What this task involves: Write out exactly the lines from the line with "it lies on." through the line with "obj.parent = empty", including both, and nothing more.

Data excerpts:
◆ ◆ ◆ ◆ ◆

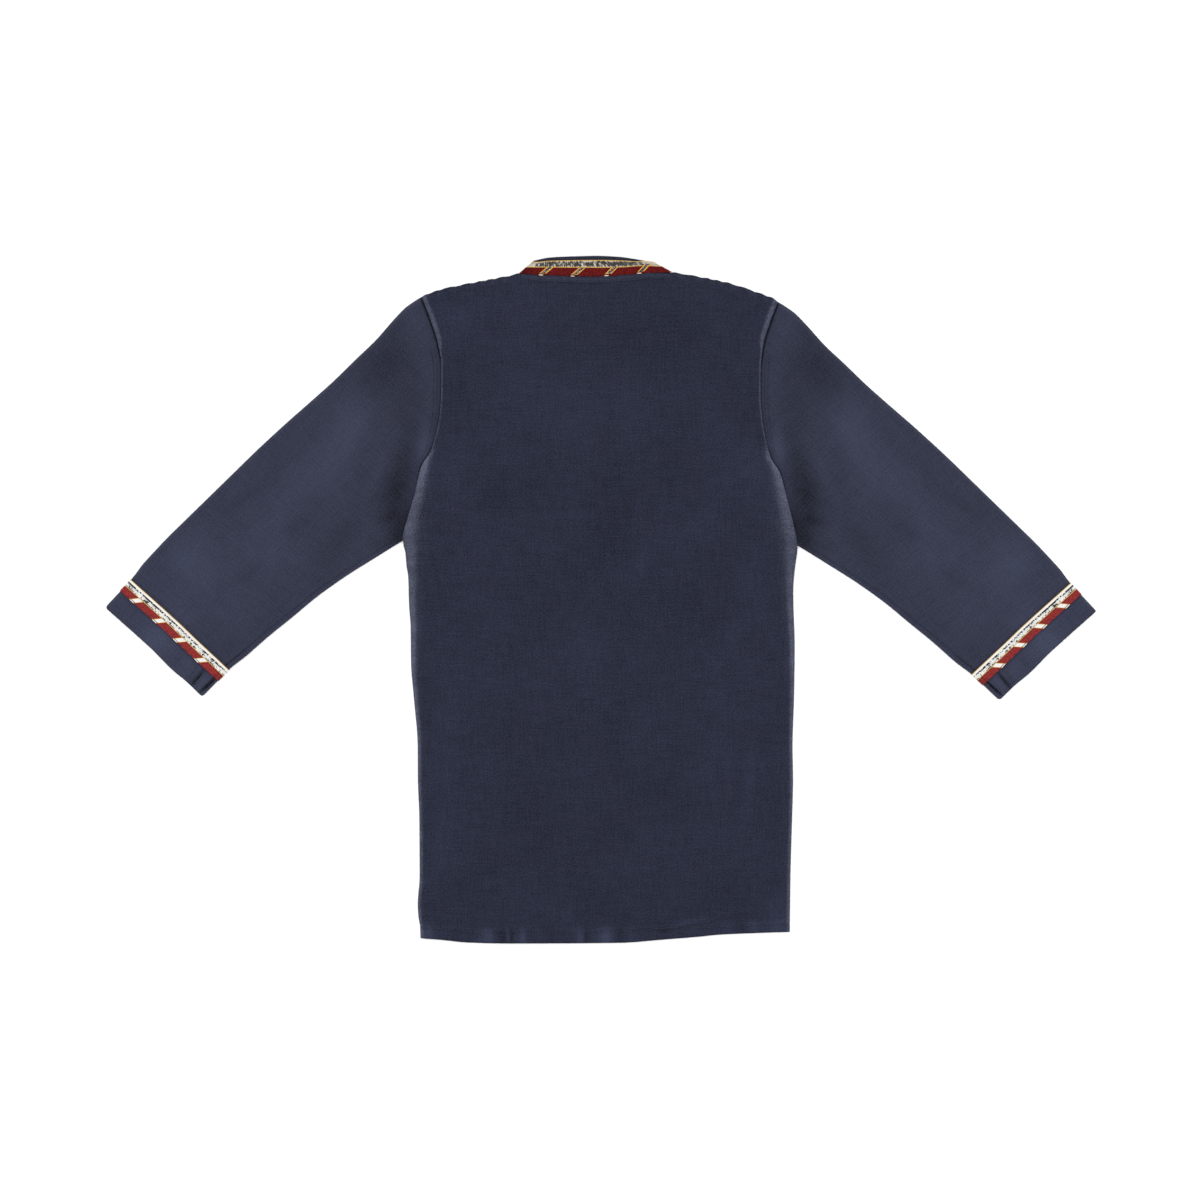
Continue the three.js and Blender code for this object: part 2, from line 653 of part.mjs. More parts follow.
function buildCollar() {
  const face = wall / 2;
  addPiece('collar', collarStrip(0, collarHeight, -face, face), navy, 0.9);
  const braidFace = face + seamGap;
  addPiece('collar_braid_red', collarStrip(0.2, collarRedTop, braidFace, braidFace + braidThick), red, 0.6);
  const silverStrip = collarStrip(collarRedTop + seamGap, collarSilverTop, braidFace, braidFace + braidThick);
  addPiece('collar_braid_silver', silverStrip, silver, 0.45, 0.3);
  const rest = collarLow + 2 * collarTurn + braidFace + braidThick + seamGap;
  collarBars.forEach((centre, i) => {
    const foot = read(collarBack, 'x', 'foot', centre);
    const corner = (along, across, lift) => raised(
      centre + along * Math.sin(barSlant + 0.15) + across,
      foot - 4 - along * Math.cos(barSlant + 0.15),
      rest + lift,
    );
    const grid = [-0.5, 0.5].map((a) => [-0.5, 0.5].map((b) => ({
      outer: corner(a * barLong, b * barWide, barThick),
      inner: corner(a * barLong, b * barWide, 0),
    })));
    addPiece(`collar_bar_${i + 1}`, clothWall(grid), gold, 0.45, 0.4);
  });
}

buildBack();
buildPlacket(buildFront());
buildButtons();
for (const [name, arm] of Object.entries(arms)) {
  buildSleeve(name, arm);
  buildCuffBraid(name, arm);
}
buildCollar();

// The origin is the middle of the kurta's box, on the surface that it lies on.
const box = new THREE.Box3().setFromObject(kurta);
const middle = box.getCenter(new THREE.Vector3());
kurta.position.set(-middle.x, -middle.y, -box.min.z);

export default kurta;
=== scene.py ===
import math

import bpy
import numpy as np
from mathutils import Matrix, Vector


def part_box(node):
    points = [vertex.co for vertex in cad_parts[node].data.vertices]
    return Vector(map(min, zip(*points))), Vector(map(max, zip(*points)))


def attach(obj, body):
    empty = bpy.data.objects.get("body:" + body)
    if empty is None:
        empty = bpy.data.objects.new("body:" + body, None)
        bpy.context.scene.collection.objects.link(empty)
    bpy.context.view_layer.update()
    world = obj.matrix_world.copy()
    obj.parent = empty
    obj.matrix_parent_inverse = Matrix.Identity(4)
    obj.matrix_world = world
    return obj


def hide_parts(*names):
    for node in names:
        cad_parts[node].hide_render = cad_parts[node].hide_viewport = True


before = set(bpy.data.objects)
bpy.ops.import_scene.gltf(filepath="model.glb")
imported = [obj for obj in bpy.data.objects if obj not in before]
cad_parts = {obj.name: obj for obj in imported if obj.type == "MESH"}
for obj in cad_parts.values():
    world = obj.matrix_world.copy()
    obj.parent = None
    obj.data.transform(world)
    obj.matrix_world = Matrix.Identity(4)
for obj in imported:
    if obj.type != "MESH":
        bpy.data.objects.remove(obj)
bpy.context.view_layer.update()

bl_info = {
    "name": "Laid-out kurta",
    "version": (1, 0, 0),
    "blender": (4, 5, 0),
    "location": "View3D > Sidebar > Kurta",
    "description": "Cloth, braid, seams and stitching for a kurta that lies flat, back side up",
    "category": "Add Mesh",
}

# The cut, in millimetres: x to the right and "down" from the top of the collar, as in the solids.

LENGTH = 687.5
SOLID_WALL = 1.0
GAP = 0.3
LAYER = SOLID_WALL + GAP
CLOTH = 0.7
CENTRE_FRONT = -5.3
HEM = 11.0
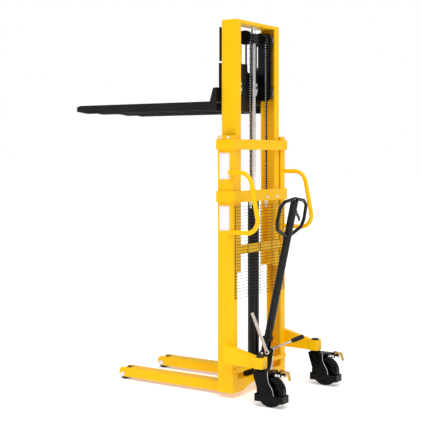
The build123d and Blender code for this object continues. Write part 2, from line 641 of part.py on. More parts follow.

◆ ◆ ◆ ◆ ◆

The solution:
// The origin is the middle of the kurta's box, on the surface that it lies on.
const box = new THREE.Box3().setFromObject(kurta);
const middle = box.getCenter(new THREE.Vector3());
kurta.position.set(-middle.x, -middle.y, -box.min.z);

export default kurta;
=== scene.py ===
import math

import bpy
import numpy as np
from mathutils import Matrix, Vector


def part_box(node):
    points = [vertex.co for vertex in cad_parts[node].data.vertices]
    return Vector(map(min, zip(*points))), Vector(map(max, zip(*points)))


def attach(obj, body):
    empty = bpy.data.objects.get("body:" + body)
    if empty is None:
        empty = bpy.data.objects.new("body:" + body, None)
        bpy.context.scene.collection.objects.link(empty)
    bpy.context.view_layer.update()
    world = obj.matrix_world.copy()
    obj.parent = empty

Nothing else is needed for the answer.